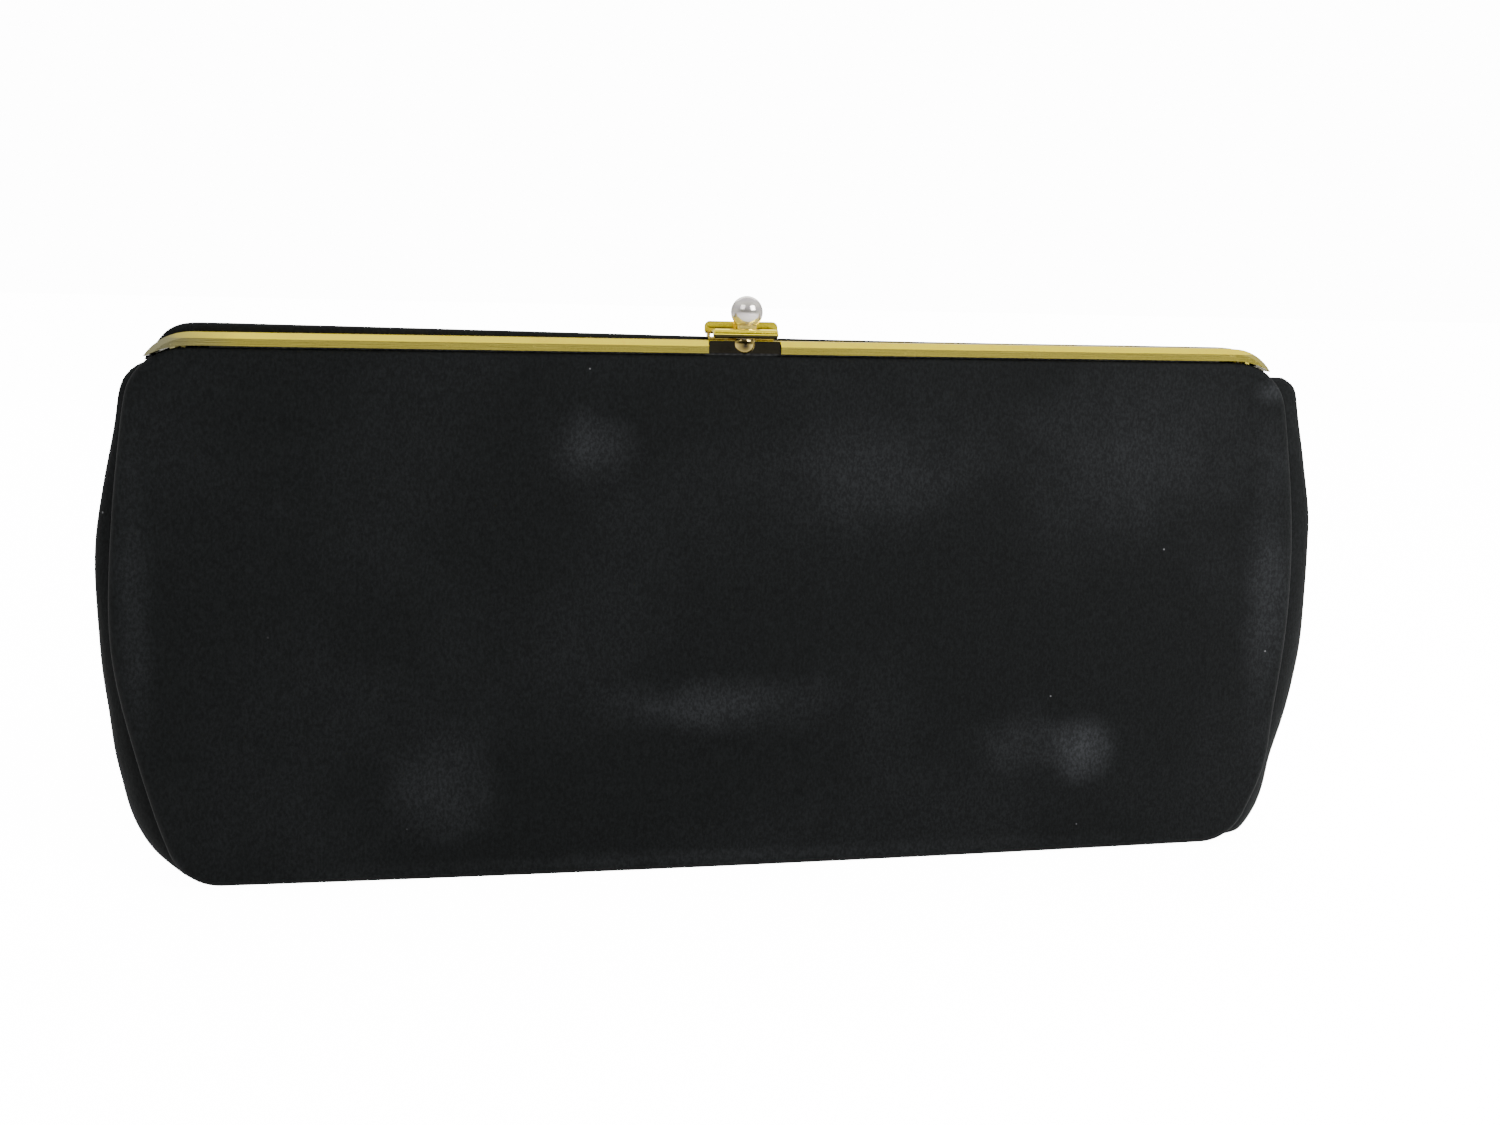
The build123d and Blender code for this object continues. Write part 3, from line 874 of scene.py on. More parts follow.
class Finishes:
    """Every material of the purse."""

    def __init__(self) -> None:
        """Builds the materials from the shared effects."""
        fx = Effects()
        self.crepe = Crepe().make(fx)
        self.crepe_front = Crepe(name="black_crepe_front", spots=front_wear()).make(fx)
        self.lining = Cloth(
            "black_satin", dark=(0.004, 0.004, 0.0045, 1), light=(0.018, 0.018, 0.02, 1),
            pitch=0.35 * MM, roughness=0.42, sheen=0.25,
        ).make(fx)
        self.tape = Cloth(
            "black_tape", dark=(0.004, 0.004, 0.004, 1), light=(0.02, 0.02, 0.02, 1),
            pitch=0.8 * MM, roughness=0.85,
        ).make(fx)
        self.thread = Cloth(
            "black_thread", dark=(0.008, 0.008, 0.009, 1), light=(0.04, 0.04, 0.043, 1),
            pitch=0.3 * MM, roughness=0.55,
        ).make(fx)
        bar_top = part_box("front_frame")[1].z
        bar_end = Vector((-0.122, -0.004, bar_top))
        # Below its top bevel the bar's face is painted a dark olive: painted shade, with the bevel left
        # bright as the lit side.
        self.bar = Plated(
            "gilt_bar", bright=(1.0, 0.80, 0.04, 1), stain=(0.75, 0.52, 0.03, 1),
            roughness=0.2, brush=0.5, tarnish=0.3,
            lower=(0.42, 0.35, 0.06, 1), painted_shade_top=bar_top - 1.25 * MM,
            spots=((bar_end, Vector((0.016, 0.02, 0.02)), (0.2, 0.19, 0.11, 1)),),
        ).make(fx)
        # The clasp's lowest band, the lip's underside, is painted near black: painted shade and painted dark
        # reflection.
        self.clasp = Plated(
            "gilt_clasp", bright=(1.0, 0.80, 0.02, 1), stain=(0.7, 0.5, 0.03, 1),
            roughness=0.16, brush=0.25, tarnish=0.25,
            lower=(0.035, 0.03, 0.012, 1), painted_shade_top=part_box("clasp_flap")[0].z + 0.85 * MM,
        ).make(fx)
        self.fitting = Plated(
            "gilt_fitting", bright=(0.9, 0.7, 0.16, 1), stain=(0.5, 0.38, 0.08, 1),
            roughness=0.18, brush=0.25, tarnish=0.25,
        ).make(fx)
        # The catch plate, gilt in fact, is coloured near black: painted shade of the recess under the lip
        # and painted dark reflection.
        self.mirror = Plated(
            "catch_plate_painted_shade", bright=(0.028, 0.025, 0.018, 1), stain=(0.012, 0.01, 0.007, 1),
            roughness=0.1, brush=0.1, tarnish=0.3,
        ).make(fx)
        # The stud's face gets a near black oval spot inside its gilt edge: a painted dark reflection.
        low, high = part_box("catch_stud")
        stud_dark_reflection = Vector((0, low.y, (low.z + high.z) / 2 + 0.1 * MM))
        self.stud = Plated(
            "gilt_stud", bright=(0.95, 0.72, 0.22, 1), stain=(0.6, 0.42, 0.1, 1),
            roughness=0.12, brush=0.1, tarnish=0.1,
            spots=((stud_dark_reflection, Vector((4.0, 8.0, 3.4)) * MM, (0.012, 0.01, 0.008, 1)),),
        ).make(fx)
        self.pearl = PearlLustre().make()
        self.board = Board("dyed_board", pale=(0.026, 0.025, 0.024, 1), dark=(0.012, 0.012, 0.012, 1)).make()


# ---------------------------------------------------------------- panels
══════
*STATED EXERCISE*: Looking at the material above, please copy exactly every line from its first line through the line containing "material of the", with both ends included and nothing else.

*EXERCISE OUTPUT*:
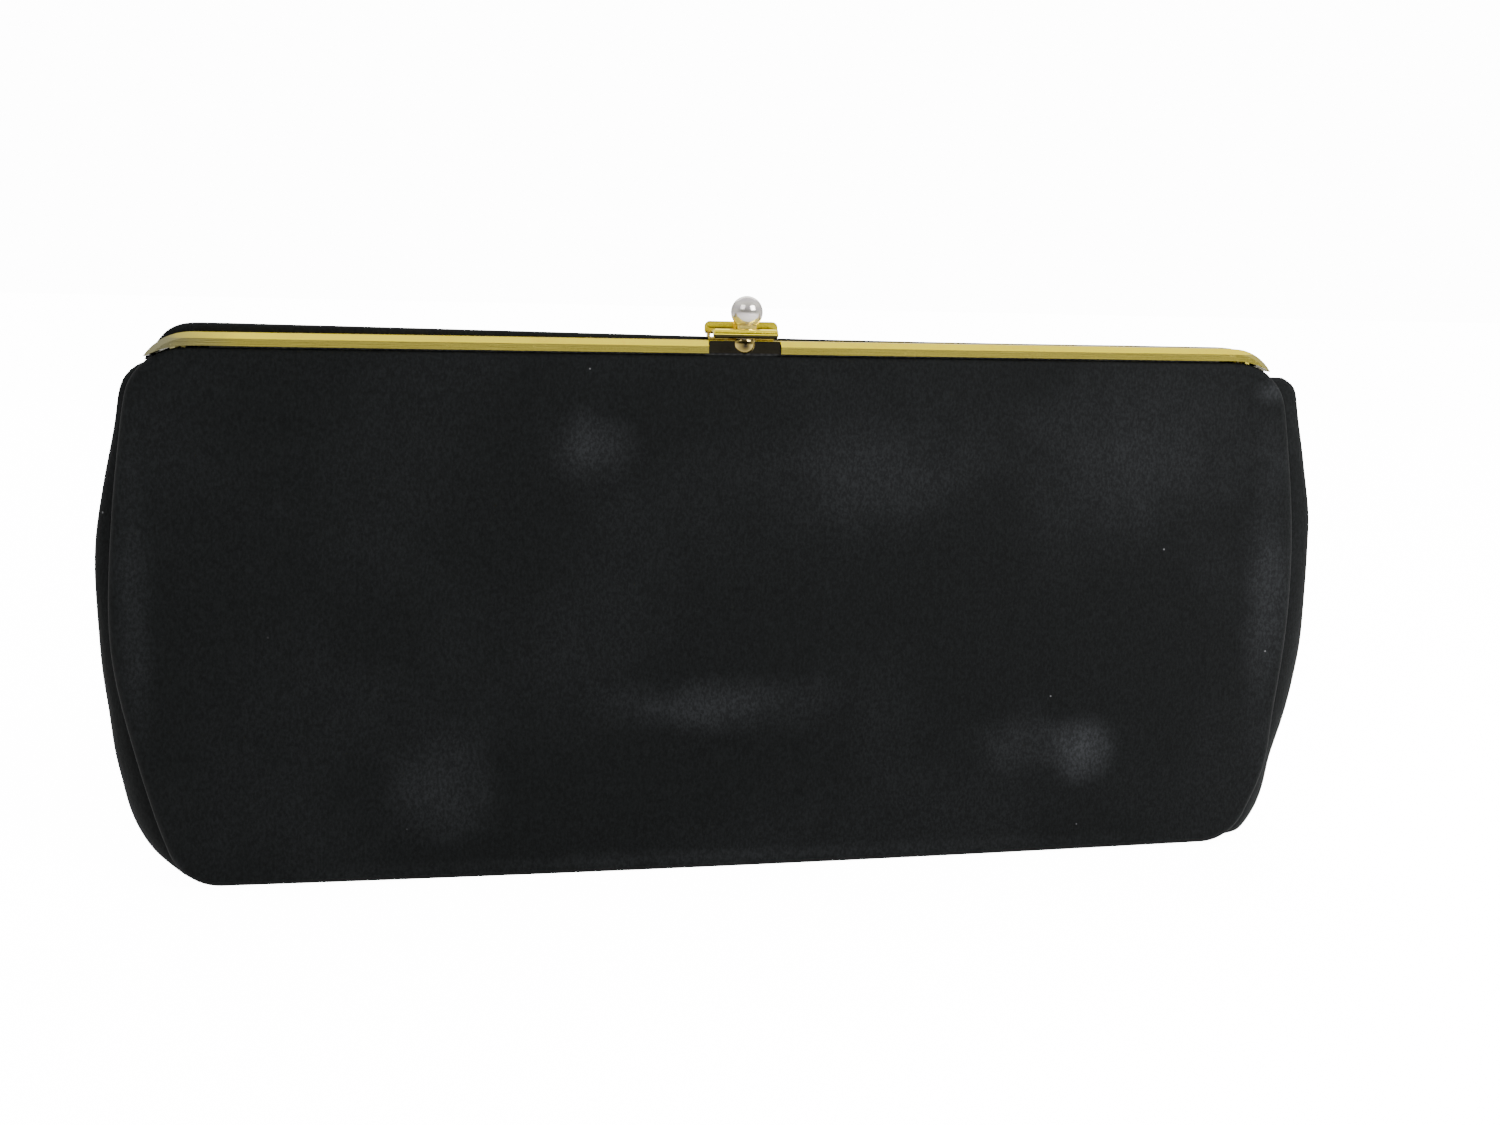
The build123d and Blender code for this object continues. Write part 3, from line 874 of scene.py on. More parts follow.
class Finishes:
    """Every material of the purse."""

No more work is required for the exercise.